South AFrica's Strategy for Plant Conservation
Plants are universally recognised as a vital component of
the world’s biological diversity and an essential resource
for ecosystem functioning – goods and services. Additionally,
plants have great economic and cultural importance.
Plants play a key role in maintaining the planet’s basic
environmental balance, ensuring ecosystem stability, and
they form an irreplaceable component of the habitats for
the world’s animal life.
Of urgent concern is the fact that many plant species,
communities and their ecological interactions, including
the many relationships between plant species and human
communities and cultures, are in danger of extinction,
threatened by such human-induced factors as, inter alia,
habitat loss and transformation, over-exploitation, pollution,
clearing for development activities, alien invasive
species and climate change. If this loss is not stemmed,
countless opportunities to develop new solutions to pressing
economic, social, health and industrial problems will
be equally lost. Furthermore, plant diversity is of special
concern to indigenous and local communities, and these
communities have a vital role to play in addressing the loss
of plant diversity.
South Africa is proud to honour its commitment to the
Convention on Biological Diversity (CBD) by developing
this Strategy for Plant Conservation, which aligns with the
CBD-endorsed Global Strategy for Plant Conservation
(GSPC).
In 2010, South Africa, along with all Parties to the CBD, endorsed
an updated version of the Global Strategy for Plant
Conservation and the adoption of Decision X/17 committed
Parties to:
‘develop or update national and regional targets relevant
to the Global Strategy for Plant Conservation,
and, where appropriate, to incorporate them into relevant
plans, programmes and initiatives, including national
biodiversity strategies and action plans, and to
align the further implementation of the Strategy with
national and/or regional efforts to implement the Strategic
Plan for Biodiversity 2011–2020.’
This strategy, while aligning closely with the Global Strategy
for Plant Conservation, is also appropriate to the Megadiverse
context in which conservation takes place in South
Africa. It has been developed simultaneously with the review
of South Africa’s National Biodiversity Strategy and
Action Plan, and all activities in South Africa’s Strategy for
Plant Conservation nest under activities within the National
Biodiversity Strategy and Action Plan.
This strategy responds to the priorities of the South African
government, such as job creation through research
projects on how to grow medicinal plants on a national
scale and promoting a healthy environment for all of South
Africa’s people, one of the fundamental rights outlined in
South Africa’s constitution. With 85% of South Africans using
medicinal plants harvested from the wild, without the
availability of these plants the government would need to
significant increase fiscal spending on health care. Maintaining
ecological infrastructure through protection and
restoration of threatened ecosystems is also addressed here
and is a crucial intervention required to safeguard water
provision services to South Africa’s people.

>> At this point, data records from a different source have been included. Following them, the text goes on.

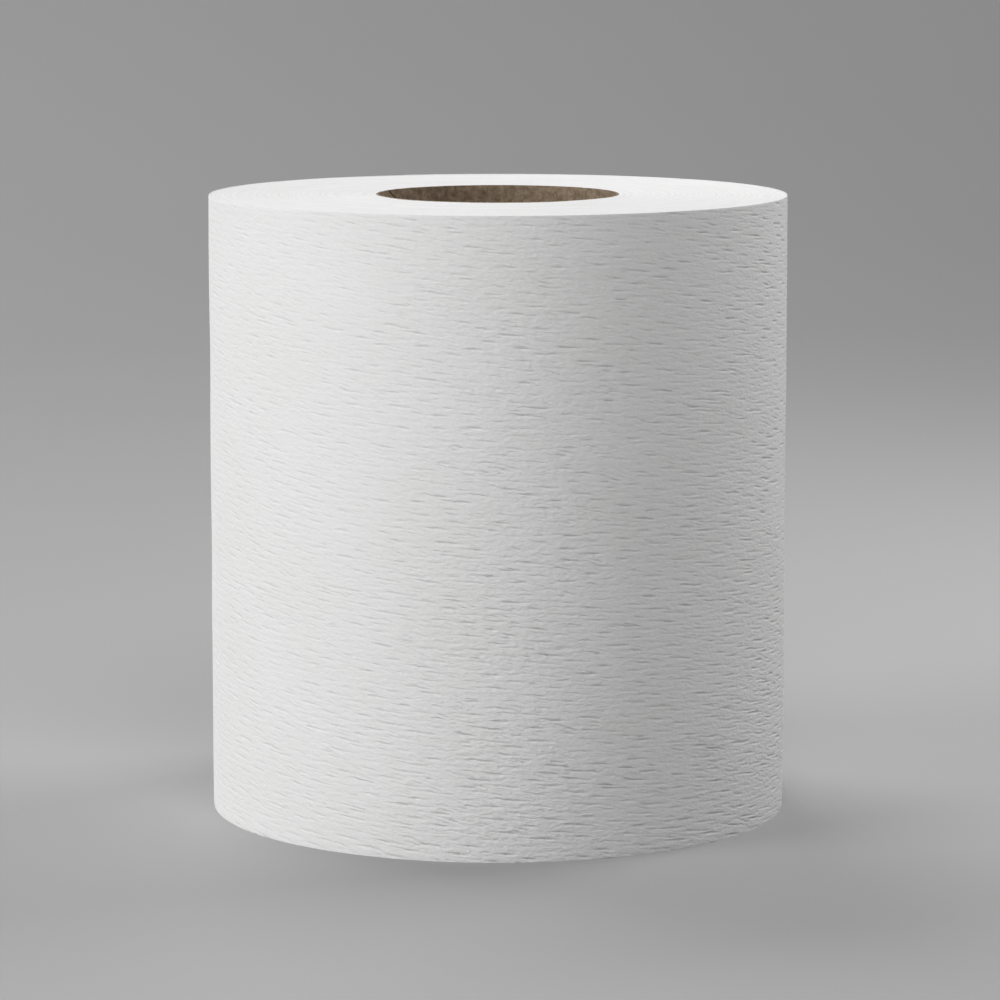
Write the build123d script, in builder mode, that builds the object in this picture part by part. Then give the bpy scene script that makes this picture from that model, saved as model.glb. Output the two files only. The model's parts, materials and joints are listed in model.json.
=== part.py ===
from build123d import *

import os

# Toilet paper roll, standing on one end: one long web of two-ply tissue wound into
# a tight spiral on a plain cardboard core tube, and sawn to width together with it,
# so that paper and core end flush in the same two planes.
#
# Millimetres. The origin is on the roll's axis in the plane of the lower end, and
# +Z runs up the axis. The web's free end, the tail, lies on the side away from -Y.

# Driving dimensions
roll_diameter = 100.0  # over the outermost turn, on the side where the tail ends
roll_width = 106.5  # along the axis, between the two sawn ends
core_bore = 40.8  # clear diameter inside the core, for a holder's spindle
core_wall = 0.5  # chipboard wall of the core
turn_thickness = 0.28  # one two-ply turn as it lies in the roll
glue_line = 0.05  # pick-up glue between the core and the first turn
tail_angle = 110.0  # where the tail ends, in degrees about +Z from +X

# Sizes that follow from them
core_bore_radius = core_bore / 2
core_outer_radius = core_bore_radius + core_wall
first_turn_radius = core_outer_radius + glue_line
tail_half_radius = roll_diameter / 2
HALF_TURN = 180.0


def spiral_outline(radius, pitch, start_angle):
    """The outermost turn's outline, closed by the step at the web's free end.

    Two half circles make the turn. The second has its centre moved by half a pitch
    towards the first one's far end, and a radius less by the same amount, so that
    they join smoothly there and end one pitch apart, at the step.
    """
    centre_shift = Vector(-pitch / 2, 0).rotate(Axis.Z, start_angle)
    upper_half = CenterArc((0, 0), radius, start_angle, HALF_TURN)
    lower_half = CenterArc(
        centre_shift, radius - pitch / 2, start_angle + HALF_TURN, HALF_TURN
    )
    Line(lower_half @ 1, upper_half @ 0)


# The core: a straight tube of chipboard.
with BuildPart() as core_tube:
    with BuildSketch(Plane.XY):
        Circle(core_outer_radius)
        Circle(core_bore_radius, mode=Mode.SUBTRACT)
    extrude(amount=roll_width)
core_tube.part.label = "core_tube"

# The wound web: its turns lie tight on each other, so they are one solid. Inside it
# fits round the core and its glue, and outside its last turn ends in the tail's step.
with BuildPart() as paper_roll:
    with BuildSketch(Plane.XY):
        with BuildLine():
            spiral_outline(tail_half_radius, turn_thickness, tail_angle)
        make_face()
        Circle(first_turn_radius, mode=Mode.SUBTRACT)
    extrude(amount=roll_width)
paper_roll.part.label = "paper_roll"

os.makedirs("parts", exist_ok=True)
for sub_part in (core_tube, paper_roll):
    export_step(sub_part.part, f"parts/{sub_part.part.label}.step")
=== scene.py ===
"""Toilet paper roll: the finish of every surface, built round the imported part.

The roll stands on one end. One long web of creped tissue is wound on a cardboard core
and sawn to width with it. The sawn ends show the wound turns, the outermost turn shows
the crepe and ends in the tail, and the core shows the helical seam of its own ply.

Lengths are metres. Angles are radians about +Z, counted from +X.
"""

import json
import math

import bpy
import numpy as np
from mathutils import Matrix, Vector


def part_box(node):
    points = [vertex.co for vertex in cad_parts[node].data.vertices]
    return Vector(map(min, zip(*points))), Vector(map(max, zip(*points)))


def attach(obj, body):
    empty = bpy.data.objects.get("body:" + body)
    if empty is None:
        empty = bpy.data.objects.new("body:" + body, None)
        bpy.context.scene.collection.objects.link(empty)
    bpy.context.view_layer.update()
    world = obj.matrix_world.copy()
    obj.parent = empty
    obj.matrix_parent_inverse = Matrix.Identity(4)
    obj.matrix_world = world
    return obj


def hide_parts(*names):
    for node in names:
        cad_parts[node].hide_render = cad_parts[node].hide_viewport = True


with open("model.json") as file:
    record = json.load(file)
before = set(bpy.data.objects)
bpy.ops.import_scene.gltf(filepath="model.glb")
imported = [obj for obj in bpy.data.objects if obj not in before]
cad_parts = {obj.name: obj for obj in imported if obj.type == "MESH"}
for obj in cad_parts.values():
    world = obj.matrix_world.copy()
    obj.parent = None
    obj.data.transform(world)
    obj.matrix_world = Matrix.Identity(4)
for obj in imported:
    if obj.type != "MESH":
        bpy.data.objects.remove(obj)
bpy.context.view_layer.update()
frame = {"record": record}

MM = 0.001
FULL_TURN = 2 * math.pi

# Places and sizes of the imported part
core_low, core_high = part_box("core_tube")
roll_low, roll_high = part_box("paper_roll")
core_bore = next(m for m in frame["record"]["mounts"] if m["name"] == "core_bore")
bore_radius = core_bore["dims"]["r_mm"] * MM
core_radius = (core_high.x - core_low.x) / 2
roll_radius = -roll_low.x
bottom, top = roll_low.z, roll_high.z
roll_width = top - bottom

# The web as it is wound
turn_thickness = 0.28 * MM
first_turn_radius = core_radius + 0.05 * MM  # the core, then a line of glue
tail_angle = math.radians(110)

# How finely the surfaces are divided
web_columns = 424  # round one turn of the outermost web
tucked_columns = 16  # the outermost turn starts this many columns under its own tail
web_panels = 4
panel_columns = (web_columns + tucked_columns) // web_panels
web_rows = 850
end_columns = 158
rings_per_turn = 3


# ------------------------------------------------------------------ noise and meshes


def smoothstep(low, high, x):
    """0 at low, 1 at high, 3u^2 - 2u^3 between them, and level beyond them."""
    u = np.clip((x - low) / (high - low), 0, 1)
    return u * u * (3 - 2 * u)


def filtered_noise(rng, shape, size, response):
    """Noise on a periodic sheet: white noise whose spectrum is multiplied by response.

    shape is (rows up the roll, columns round it) and size is (height, length) of the
    sheet. response takes the waves per metre along and up. Its mean square is 1.
    """
    up = np.fft.fftfreq(shape[0], size[0] / shape[0])[:, None]
    along = np.fft.fftfreq(shape[1], size[1] / shape[1])[None, :]
    sheet = np.fft.ifft2(np.fft.fft2(rng.standard_normal(shape)) * response(along, up))
    return sheet / np.sqrt(np.mean(np.abs(sheet) ** 2))


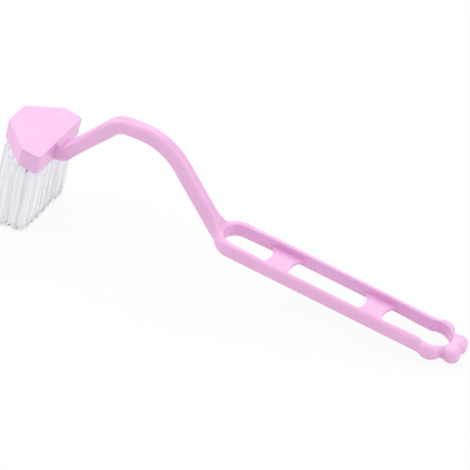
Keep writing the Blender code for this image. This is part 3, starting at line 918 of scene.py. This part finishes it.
def ramp(nodes, links, factor, low, high):
    """A colour ramp between two colours."""
    node = nodes.new("ShaderNodeValToRGB")
    node.color_ramp.elements[0].position = NOISE_LOW
    node.color_ramp.elements[0].color = low
    node.color_ramp.elements[1].position = NOISE_HIGH
    node.color_ramp.elements[1].color = high
    links.new(factor, node.inputs["Fac"])
    return node.outputs["Color"]


def map_range(nodes, links, factor, limits):
    """A number that varies between two limits."""
    node = nodes.new("ShaderNodeMapRange")
    node.inputs["From Min"].default_value = NOISE_LOW
    node.inputs["From Max"].default_value = NOISE_HIGH
    node.inputs["To Min"].default_value = limits[0]
    node.inputs["To Max"].default_value = limits[1]
    links.new(factor, node.inputs["Value"])
    return node.outputs["Result"]


def bump(nodes, links, height, depth, shader):
    node = nodes.new("ShaderNodeBump")
    node.inputs["Strength"].default_value = 1.0
    node.inputs["Distance"].default_value = depth
    links.new(height, node.inputs["Height"])
    links.new(node.outputs["Normal"], shader.inputs["Normal"])


def pink_plastic():
    material, nodes, links = new_material("pink_plastic_finish")
    shader = nodes["Principled BSDF"]
    clouds = noise(nodes, links, PINK_CLOUDS)
    links.new(ramp(nodes, links, clouds, PINK_LOW, PINK_HIGH), shader.inputs["Base Color"])
    flow = noise(nodes, links, PINK_FLOW)
    links.new(map_range(nodes, links, flow, PINK_ROUGHNESS), shader.inputs["Roughness"])
    shader.inputs["IOR"].default_value = PINK_IOR
    shader.inputs["Specular IOR Level"].default_value = PINK_SPECULAR
    bump(nodes, links, noise(nodes, links, PINK_GRAIN), PINK_GRAIN_DEPTH, shader)
    return material


def bristle_nylon():
    material, nodes, links = new_material("bristle_nylon_finish")
    shader = nodes["Principled BSDF"]
    streaks = noise(nodes, links, NYLON_STREAKS)
    links.new(ramp(nodes, links, streaks, NYLON_LOW, NYLON_HIGH), shader.inputs["Base Color"])
    links.new(map_range(nodes, links, streaks, NYLON_ROUGHNESS), shader.inputs["Roughness"])
    shader.inputs["IOR"].default_value = NYLON_IOR
    bump(nodes, links, noise(nodes, links, NYLON_GRAIN), NYLON_GRAIN_DEPTH, shader)
    return material


def anchor_steel():
    material, nodes, links = new_material("anchor_steel_finish")
    shader = nodes["Principled BSDF"]
    shader.inputs["Metallic"].default_value = 1.0
    drawn = noise(nodes, links, STEEL_GRAIN)
    links.new(ramp(nodes, links, drawn, STEEL_LOW, STEEL_HIGH), shader.inputs["Base Color"])
    links.new(map_range(nodes, links, drawn, STEEL_ROUGHNESS), shader.inputs["Roughness"])
    bump(nodes, links, drawn, STEEL_GRAIN_DEPTH, shader)
    return material


def finish(piece, material):
    piece.data.materials.clear()
    piece.data.materials.append(material)


# Studio

def seen_or_reflected(nodes, links):
    """1 for rays from the camera, in reflections and through clear material, else 0."""
    path = nodes.new("ShaderNodeLightPath")
    total = path.outputs["Is Camera Ray"]
    for name in ("Is Glossy Ray", "Is Transmission Ray"):
        add = nodes.new("ShaderNodeMath")
        add.operation = "MAXIMUM"
        links.new(total, add.inputs[0])
        links.new(path.outputs[name], add.inputs[1])
        total = add.outputs["Value"]
    return total


def make_floor():
    """A white floor that shows as white and keeps a faint shadow of the brush."""
    mesh = bpy.data.meshes.new("floor")
    side = FLOOR_HALF_SIDE
    corners = [(-side, -side, 0), (side, -side, 0), (side, side, 0), (-side, side, 0)]
    mesh.from_pydata(corners, [], [(0, 1, 2, 3)])
    floor = bpy.data.objects.new("floor", mesh)
    bpy.context.scene.collection.objects.link(floor)

    material, nodes, links = new_material("floor_white")
    nodes.clear()
    output = nodes.new("ShaderNodeOutputMaterial")
    matt = nodes.new("ShaderNodeBsdfDiffuse")
    matt.inputs["Color"].default_value = (*3 * (FLOOR_ALBEDO,), 1)
    glow = nodes.new("ShaderNodeEmission")
    glow.inputs["Strength"].default_value = WHITE_GLOW
    mix = nodes.new("ShaderNodeMixShader")
    share = nodes.new("ShaderNodeMath")
    share.operation = "MULTIPLY"
    share.inputs[1].default_value = FLOOR_GLOW_SHARE
    links.new(seen_or_reflected(nodes, links), share.inputs[0])
    links.new(share.outputs["Value"], mix.inputs["Fac"])
    links.new(matt.outputs["BSDF"], mix.inputs[1])
    links.new(glow.outputs["Emission"], mix.inputs[2])
    links.new(mix.outputs["Shader"], output.inputs["Surface"])
    finish(floor, material)


def make_world():
    """White where it is seen, reflected or looked through, and softer as a light."""
    world = bpy.data.worlds.new("studio")
    world.use_nodes = True
    nodes, links = world.node_tree.nodes, world.node_tree.links
    background = nodes["Background"]
    background.inputs["Color"].default_value = (1, 1, 1, 1)
    strength = nodes.new("ShaderNodeMapRange")
    strength.inputs["To Min"].default_value = SKY_LIGHT
    strength.inputs["To Max"].default_value = WHITE_GLOW
    links.new(seen_or_reflected(nodes, links), strength.inputs["Value"])
    links.new(strength.outputs["Result"], background.inputs["Strength"])
    bpy.context.scene.world = world


def make_lamp(name, direction, distance, size, power):
    """A square lamp that faces the brush."""
    light = bpy.data.lights.new(name, "AREA")
    light.shape = "SQUARE"
    light.size = size
    light.energy = power
    lamp = bpy.data.objects.new(name, light)
    bpy.context.scene.collection.objects.link(lamp)
    away = Vector(direction).normalized()
    lamp.location = away * distance
    lamp.rotation_mode = "QUATERNION"
    lamp.rotation_quaternion = away.to_track_quat("Z", "Y")


def make_camera():
    back = Vector((math.sin(CAMERA_AZIMUTH) * math.cos(CAMERA_ELEVATION),
                   -math.cos(CAMERA_AZIMUTH) * math.cos(CAMERA_ELEVATION),
                   math.sin(CAMERA_ELEVATION)))
    data = bpy.data.cameras.new("camera")
    data.sensor_width = SENSOR_WIDTH
    data.lens = SENSOR_WIDTH * FOCAL_PIXELS / PICTURE_SIDE
    data.clip_end = CAMERA_FAR
    camera = bpy.data.objects.new("camera", data)
    bpy.context.scene.collection.objects.link(camera)
    camera.location = CAMERA_AIM + back * CAMERA_DISTANCE
    camera.rotation_mode = "QUATERNION"
    camera.rotation_quaternion = back.to_track_quat("Z", "Y") @ Quaternion((0, 0, 1), CAMERA_ROLL)
    bpy.context.scene.camera = camera


def main():
    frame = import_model()
    cad_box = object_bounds()
    mounts = {mount["name"]: mount for mount in frame["record"]["mounts"]}
    grip = grip_frame(mounts)
    head = head_frame(mounts)
    anchors = sorted(name for name in frame["nodes"] if name.startswith("anchor_"))
    mouths = []
    for name in anchors:
        low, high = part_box(name)
        mouths.append(head.inverted() @ ((low + high) / 2) - Vector((0, 0, ANCHOR_TO_MOUTH)))

    moulding = make_moulding(grip, head, mouths)
    finish(moulding, pink_plastic())
    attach(moulding, "root")
    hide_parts("handle")

    nylon = bristle_nylon()
    for number, tuft in enumerate(make_tufts(head, mouths, cad_box), 1):
        finish(tuft, nylon)
        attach(tuft, "root")
        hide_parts(f"tuft_{number:02d}")

    steel = anchor_steel()
    for name in anchors:
        finish(frame["nodes"][name], steel)

    make_floor()
    make_world()
    for lamp in LAMPS:
        make_lamp(*lamp)
    make_camera()
    bpy.context.scene.view_settings.view_transform = "Standard"


main()
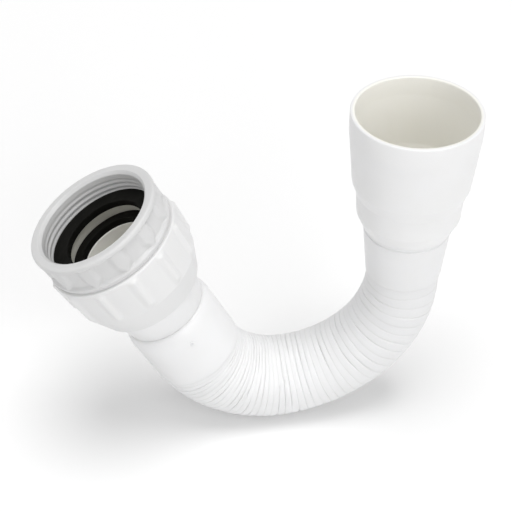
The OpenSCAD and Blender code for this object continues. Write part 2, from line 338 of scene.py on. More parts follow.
def mixColours(tree, factor, a, b):
    node = addNode(tree, "ShaderNodeMix", data_type="RGBA")
    for socket, value in zip((node.inputs[0], node.inputs[6], node.inputs[7]), (factor, a, b)):
        if isinstance(value, bpy.types.NodeSocket):
            tree.links.new(value, socket)
        else:
            socket.default_value = value
    return node.outputs[2]


# scales of the noises that all finishes share, and how much they tell
skinLooks = {"smudgeScale": 220.0, "smudgeHeight": 0.6, "patchScale": 90.0, "leastPatch": 0.4}


def makeMouldedGroup():
    # the skin of a moulded part: cloudy colour, uneven gloss, and a fine grain
    group, source, result = newGroup(
        "mouldedSkin",
        [("Colour", "NodeSocketColor", (0.8, 0.8, 0.8, 1)),
         ("Cloud", "NodeSocketColor", (0.75, 0.75, 0.75, 1)),
         ("Cloud Size", "NodeSocketFloat", 60.0), ("Grain Size", "NodeSocketFloat", 1500.0),
         ("Least Roughness", "NodeSocketFloat", 0.3), ("Most Roughness", "NodeSocketFloat", 0.4)],
        [("Colour", "NodeSocketColor"), ("Roughness", "NodeSocketFloat"), ("Height", "NodeSocketFloat")],
    )
    place = addNode(group, "ShaderNodeTexCoord").outputs["Object"]
    cloud = noiseNode(group, place, source.outputs["Cloud Size"], 4.0)
    grain = noiseNode(group, place, source.outputs["Grain Size"], 2.0)
    cloudy = rangeNode(group, cloud, 0.0, 1.0)
    colour = mixColours(group, cloudy, source.outputs["Colour"], source.outputs["Cloud"])
    smudge = noiseNode(group, place, skinLooks["smudgeScale"], 5.0)
    rough = rangeNode(group, smudge, source.outputs["Least Roughness"], source.outputs["Most Roughness"])
    height = mathNode(group, "ADD", grain, mathNode(group, "MULTIPLY", smudge, skinLooks["smudgeHeight"]))
    group.links.new(colour, result.inputs["Colour"])
    group.links.new(rough, result.inputs["Roughness"])
    group.links.new(height, result.inputs["Height"])
    return group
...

I would like to thank stakeholders involved in the development
of this strategy, that is, under the leadership of the
South African National Biodiversity institute (SANBI) as the
focal point for the implementation of the GSPC nationally,
and with support from the National Department of
Environmental Affairs (DEA), the Botanical Society of South
Africa (BotSoc), a network of botanists and conservationists
which has been developed to includes conservation
agencies, Non-Governmental Organisations (NGOs) and
academic institutions.
With 6% of the world’s plant diversity and strong botanical
and conservation capacity, South Africa is well placed
to make a significant contribution to plant conservation
globally. I trust that the extensive network institutions and
conservationists that have been pulled together through
the development of this strategy will ensure its effective
implementation. This is one of the examples that show that
through working together we can achieve more!